Is Mobile A Real Player In Small Business Marketing?
This was the simple question posed at the recent CMO Exchange Conference in Miami, Florida. Just 20 years ago, CMOs were just getting adept at computers and the internet, online shopping was a new concept, and social media, digital media, podcasts, and mobile marketing weren’t even on anybody’s radar. Most CMOs were focused on the next big advertising campaign and worrying about just a few channels to place their media on. Those days are gone and a technological revolution has heralded in a host of vehicles that CMOs are trying to quickly get up to speed on.
To figure out why CMOs and marketers should start caring about mobile marketing, I went to the source – Greg Stuart is the CEO of the Mobile Marketing Associationand is recognized as a thought leader in the digital media world. I posed two basic questions to Greg during an interview: 1) why should marketers care about mobile, and 2) how can they get started? What follows are key notes from the interview and my guess is, if you haven’t started testing mobile, this may make you consider doing so.
- Mobile is arguably the closest you can get to the consumer. There is no other device that is as personal (everybody has their own phone), as pervasive (is with you all of the time), and provides the opportunity for proximity. As marketers seek to understand – and leverage – a consumer’s path to purchase, mobile devices have the potential to be a tremendous enabler. The power (in the future) to determine that a target consumer is driving in the proximity of your restaurant and then feed them an immediate message or coupon is unprecedented. In a 2011 study, Americans spent 2.7 hours per day socializing on their mobile phones – more than twice the time they spent eating. 75% of the globe now has a mobile phone offering access to developed markets as well as emerging regions. Mobile will truly enable marketers to connect at the right time, in the right place, with the right individual.
- The “Physics of Media” indicate that the new channel has the biggest advantage. In a prior study that Greg completed, he analyzed the media mix for thirty iconic marketers. The results indicated that the single greatest contributor to marketing performance (ignoring creative) was: 1) aligning the media mix for today’s consumer’s media habits, and 2) being the innovator / early adopter of new media. It’s fairly simple. In a world of diminishing returns, the brand that invests early in understanding the new channel reaps disproportionate advantages. An example mentioned was the Ford F150 relaunch campaign from nearly a decade ago. Greg evaluated the contribution of each media channel and found that online delivered 10x the value of TV in driving purchase consideration. When Ford increased their online budget from 2% to 6%, they sold an incremental $1.4 billion in trucks.
Recently, the MMA released the “Mobile X% Solution” to determine the optimal balance of mobile in the marketing mix to achieve higher return on investment (ROI). Based on a sophisticated ROI analysis of mobile, the optimized level of spend in mobile advertising for U.S. marketers is seven percent, on average (of course, individual companies will vary). And to further highlight the potential and power of mobile, the MMA has issued ‘SMoX.me’ (Smart Mobile Cross Marketing Effectiveness) to measure the economic value of investing in mobile channels compared to traditional marketing channels.

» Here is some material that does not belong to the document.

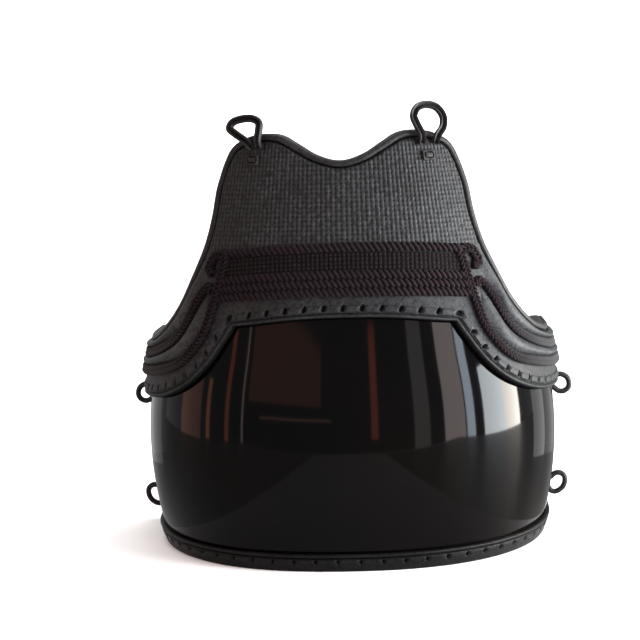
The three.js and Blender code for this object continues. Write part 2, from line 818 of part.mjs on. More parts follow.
// Small loops of round thong at the back edges, each standing out from the body's side
function makeSideLoop(side, name, height, loopHeight, reach) {
  const arc = side * (BACK_ARC - SIDE_LOOP_FROM_BACK);
  const points = SIDE_LOOP.map(([rise, out]) => {
    return onBody(arc, height + rise * loopHeight, SEAT_GAP + out * reach);
  });
  const path = new THREE.CatmullRomCurve3(points, false, 'centripetal');
  const geometry = new THREE.ExtrudeGeometry(strapSection(THONG, THONG), { steps: THONG_STEPS, extrudePath: path });
  addPiece(name, geometry, blackLeather);
}

makeShell();
makeHem();
makeHemLace();
makeChestPad();
makeRimBinding();
makePadBead();
makeChestLace();
makeBand();
for (const [side, name] of [[-1, 'left'], [1, 'right']]) {
  makeWingCords(side, name);
  makeRibs(side, name);
  makeShoulderStub(side, name);
}
makeShoulderLoop(-1, 'left', FLOPPED_LOOP);
makeShoulderLoop(1, 'right', UPRIGHT_LOOP);
for (const [side, name, height, loopHeight, reach] of SIDE_LOOPS) {
  makeSideLoop(side, name, height, loopHeight, reach);
}

// The origin is under the middle of the whole part, on the level that the hem stands on.
const wholeBox = new THREE.Box3().setFromObject(group);
group.position.y = -(wholeBox.min.y + wholeBox.max.y) / 2;

export default group;
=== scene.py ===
# %% [markdown]
# # A kendo chest protector
# A do is the chest protector of kendo armour. It has a moulded, lacquered body, and over its
# upper half a leather chest that is stitched, corded and laced. The hard forms are fixed in the
# frame that is loaded here. Each lesson below gives one of them its real surface.

# %% Load the frame
import math

import bpy
import numpy as np
from mathutils import Matrix, Vector


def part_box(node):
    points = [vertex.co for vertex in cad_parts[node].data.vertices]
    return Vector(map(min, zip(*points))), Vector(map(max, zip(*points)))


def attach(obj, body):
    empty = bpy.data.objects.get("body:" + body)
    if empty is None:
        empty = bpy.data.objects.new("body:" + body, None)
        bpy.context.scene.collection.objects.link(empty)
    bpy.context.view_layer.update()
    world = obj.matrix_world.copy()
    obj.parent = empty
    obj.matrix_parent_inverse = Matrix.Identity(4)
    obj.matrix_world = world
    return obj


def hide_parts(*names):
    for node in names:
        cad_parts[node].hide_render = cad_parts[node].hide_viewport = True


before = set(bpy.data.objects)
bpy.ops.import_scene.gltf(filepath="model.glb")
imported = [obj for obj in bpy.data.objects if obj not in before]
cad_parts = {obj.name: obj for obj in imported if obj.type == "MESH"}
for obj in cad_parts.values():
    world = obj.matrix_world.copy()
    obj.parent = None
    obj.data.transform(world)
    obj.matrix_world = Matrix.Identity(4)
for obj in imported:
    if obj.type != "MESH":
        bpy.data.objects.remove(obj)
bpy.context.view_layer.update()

# %% [markdown]
# ## The camera
# The photographer stood a little to the right of the middle, 1.5 m from its front and level with
# its shoulders, with a long lens that looks a little down. A camera's own axes are right, up and
# backwards, so the three turns are written as those three directions. No depth of field is used.

# %% Camera
CAMERA_PLACE = Vector((0.0524, -1.6631, 0.3943))
CAMERA_TURN = math.radians(-2.684)
CAMERA_DIP = math.radians(6.173)
CAMERA_ROLL = math.radians(-1.701)
CAMERA_LENS = 99.43

forward = Vector((
    math.sin(CAMERA_TURN) * math.cos(CAMERA_DIP),
    math.cos(CAMERA_TURN) * math.cos(CAMERA_DIP),
    -math.sin(CAMERA_DIP),
))
level_right = Vector((math.cos(CAMERA_TURN), -math.sin(CAMERA_TURN), 0))
level_up = level_right.cross(forward)
right = math.cos(CAMERA_ROLL) * level_right + math.sin(CAMERA_ROLL) * level_up
up = right.cross(forward)

bpy.ops.object.camera_add()
camera = bpy.context.object
camera.data.lens = CAMERA_LENS
camera_axes = Matrix((right, up, -forward)).transposed().to_4x4()
camera.matrix_world = Matrix.Translation(CAMERA_PLACE) @ camera_axes
bpy.context.scene.camera = camera
print("camera looks along", [round(v, 3) for v in forward])

# %% [markdown]
# ## The form of the body
# Every piece lies on one form, so the form is written first. Seen from above it is a quarter of a
# rounded oval on each side, then a short straight run to the back edge. Seen from the side it is
# round at the belly, and it leans back in a straight line over the chest. A place on it is an arc
# round the body, a height, and a distance out of the lacquered surface.

# %% Form of the body
HALF_WIDTH = 0.200
DEPTH = 0.218
PLAN_POWER = 2.28
BACK_RUN = 0.040
BELLY_HEIGHT = 0.100
BELLY_RADIUS = 0.334
CHEST_LEAN = 0.2625
STRAIGHT_FROM = BELLY_HEIGHT + CHEST_LEAN * BELLY_RADIUS
FRONT_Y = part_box("body_shell")[1].y - DEPTH - BACK_RUN

oval_angle = np.linspace(0, math.pi / 2, 3000)
OVAL_X = HALF_WIDTH * np.sin(oval_angle) ** (2 / PLAN_POWER)
OVAL_Y = DEPTH * (1 - np.abs(np.cos(oval_angle)) ** (2 / PLAN_POWER))
OVAL_ARC = np.concatenate([[0], np.cumsum(np.hypot(np.diff(OVAL_X), np.diff(OVAL_Y)))])
SIDE_ARC = OVAL_ARC[-1]
BACK_ARC = SIDE_ARC + BACK_RUN


def plan_at(arc):
    """The widest plan curve at an arc, and its outward direction."""
    run = np.abs(arc)
    side = np.where(arc < 0, -1.0, 1.0)
    x = np.interp(run, OVAL_ARC, OVAL_X)
    y = np.interp(run, OVAL_ARC, OVAL_Y) + np.maximum(run - SIDE_ARC, 0)
    across = (x / HALF_WIDTH) ** (PLAN_POWER - 1) / HALF_WIDTH
    back = -np.maximum(0, 1 - y / DEPTH) ** (PLAN_POWER - 1) / DEPTH
    length = np.hypot(across, back)
    return side * x, y, side * across / length, back / length


def on_body(arc, height, out):
    """Points on the body from arcs, heights and distances out of its surface."""
    x, y, across, back = plan_at(arc)
    bowed = (np.minimum(height, STRAIGHT_FROM) - BELLY_HEIGHT) ** 2 / (2 * BELLY_RADIUS)
    lean = bowed + np.maximum(0, height - STRAIGHT_FROM) * CHEST_LEAN
    offset = out - lean
    return np.stack([x + across * offset, FRONT_Y + y + back * offset, height + 0 * x], axis=-1)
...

The point is that mobile potentially offers disproportionate results for those who are early to adopt and leverage the power of the new technology.
- Mobile – right now – is a great deal! Right now, mobile is a great deal for marketers as supply is much greater than demand. Jumping in early, when the costs to test are so low, is the right time to engage in mobile. As marketers, we are supposed to “go where the consumers are and get there first” and consumers are looking to their mobile device for shopping, searching, entertainment, socializing and brand interaction. Often, the challenge is resourcing to manage the program; however, from a testing perspective, now is the time to engage.
WHAT ARE THE CMO’S CHALLENGES IN INTEGRATING MOBILE INTO THEIR MIX?
- Measurement / ROI: As is true of most new technologies, it is currently difficult to measure mobile. However, there are many companies and organizations working hard to resolve this. It isn’t impossible but it is challenging. The MMA is set to provide research on the economic value of mobile (See SMoX.me) to help structure the discussion on mobile’s effectiveness as a channel and, ideally, increase advertising spend in mobile on a global level.
- Overwhelmed with other technologies: Greg indicated that the degree of change that CMO’s are facing has made it difficult for them to keep up. In many cases, the organizational design is archaic and antiquated and isn’t equipped to be able to absorb these activities. That’s why the first priority is for the CMO to figure out how structure and resource the department to be able to leverage mobile and other opportunities. The MMA calls it being “brand ready” for mobile and it requires the C-suite to understand the complexities of mobile and not try to retrofit a structure reserved for other forms of media. Mobile is unique and requires its own framework, strategy and resources.